Em que outro contexto, a não ser no interior da modernidade com sua vocação global, poderíamos ver surgir o movimento ambientalista? Esse não se estrutura com base na constatação de que a vida planetária (a biosfera) está ameaçada? Como poderíamos saber que as intervenções humanas sobre a natureza tem essa repercussão planetária sem os recursos científicos e tecnológicos que a própria modernidade criou? Como convencer populações regionais que sua forma de uso da natureza implica em consequências planetárias se não tivéssemos meios de transporte e telecomunicações para levar a causa do ambientalismo a todos os pontos do planeta?
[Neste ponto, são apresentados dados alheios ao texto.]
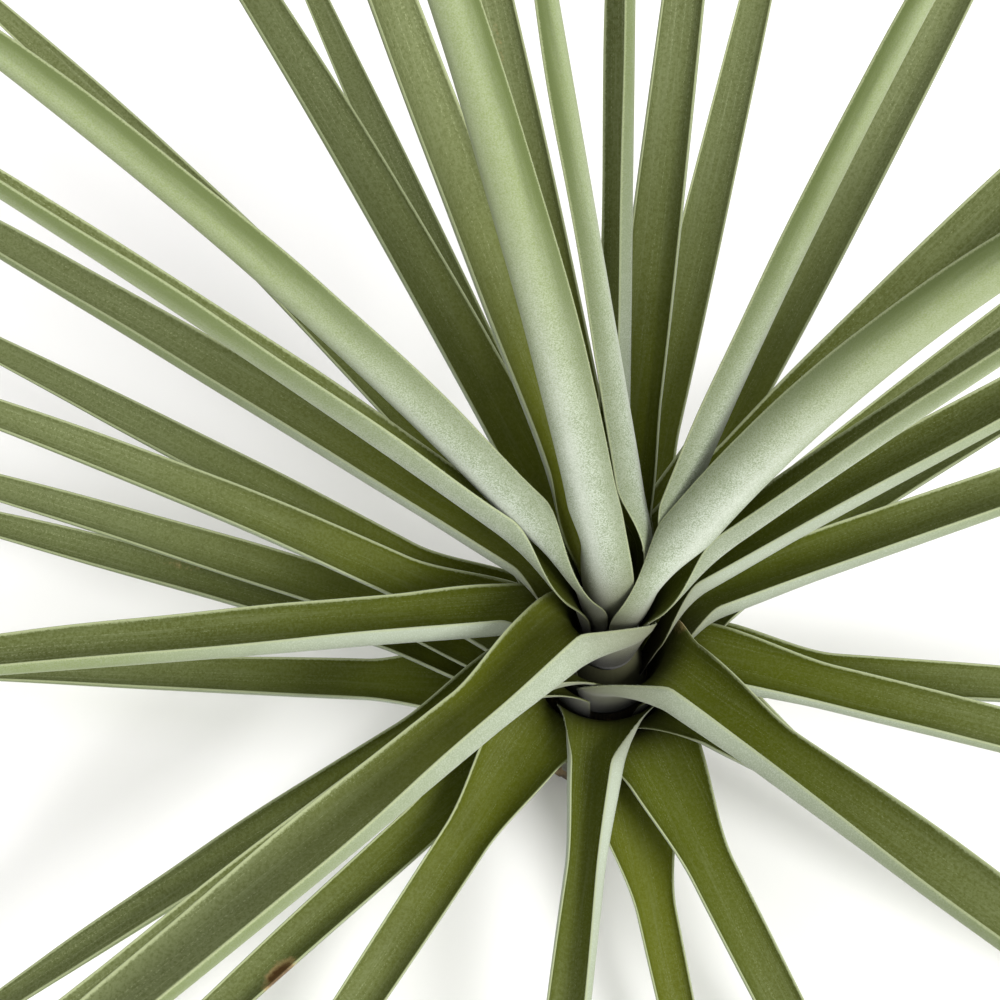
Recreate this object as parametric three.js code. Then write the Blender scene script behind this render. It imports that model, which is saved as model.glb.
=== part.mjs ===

Esses meios correspondem à modernidade propriamente, assim como o ambientalismo. Se o mundo moderno é o grande vilão em função do uso enorme que ele faz da natureza, só esse tipo de sociedade poderia gerar a possibilidade forças se organizarem em escala global, para se transformarem em atores sociais e políticos que podem de modo consciente e estratégico fabricar um novo destino para a humanidade e o planeta.

[1] A Agenda 21 é, portanto, no conjunto da produção oficial sobre a questão ambiental um guia para a ação e aí reside sua importância.
[2] Eric HOBSBAWM, O Novo século, p.71.